Besides, it’s not like we’re standing outside anyone’s window with a bullhorn at 3 a.m. We’re not holding a gun to anyone’s head and making them read Pharyngula. We’re not even knocking on people’s doors at 8 o’clock on Saturday morning to share the good word about Darwin. (Well, except for that one guy…)
If people don’t want to hear what atheists have to say, there is a wide, wide world of blogs, newspaper articles, magazine articles, YouTube videos, movies, TV shows and oodles of other media available with just a flip of the page or a click of the remote or the mouse. If someone is seriously angered because they occasionally see the word “atheist” in a headline, or have to change the channel if Richard Dawkins is on, then I have to wonder if what’s upsetting them is not the evangelical intolerance of atheist activists, but the very idea of atheism itself.

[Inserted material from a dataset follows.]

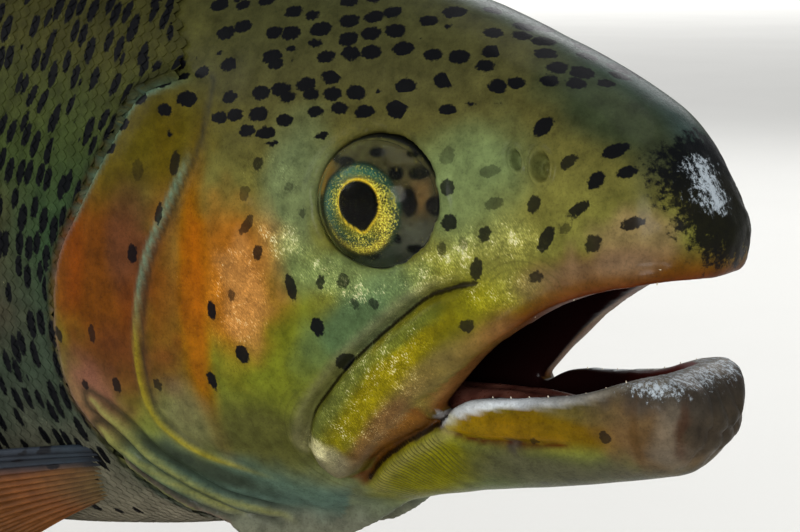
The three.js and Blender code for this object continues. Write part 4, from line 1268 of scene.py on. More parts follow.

Now, if someone disagrees with us, then by all means, I want them to say so. If someone thinks that there’s solid, reliable evidence supporting religious belief, or that the good done in the name of religion outweighs the harm, then I strongly encourage them to bring their ideas to the conversation and to make their case.
But there’s a world of difference between, “Here’s why I don’t agree with you,” and, “You are a bad person for even opening your mouth.” The former is an attempt to engage in the conversation. The latter is simply an attempt to shut us up.
If someone comes to the marketplace of ideas and the only thing they have to offer is, “How dare those atheists set up a stand here! They’re trying to convince us that we’re mistaken and that their ideas are better! That’s so intolerant!”… then I don’t see any reason why I should take that seriously.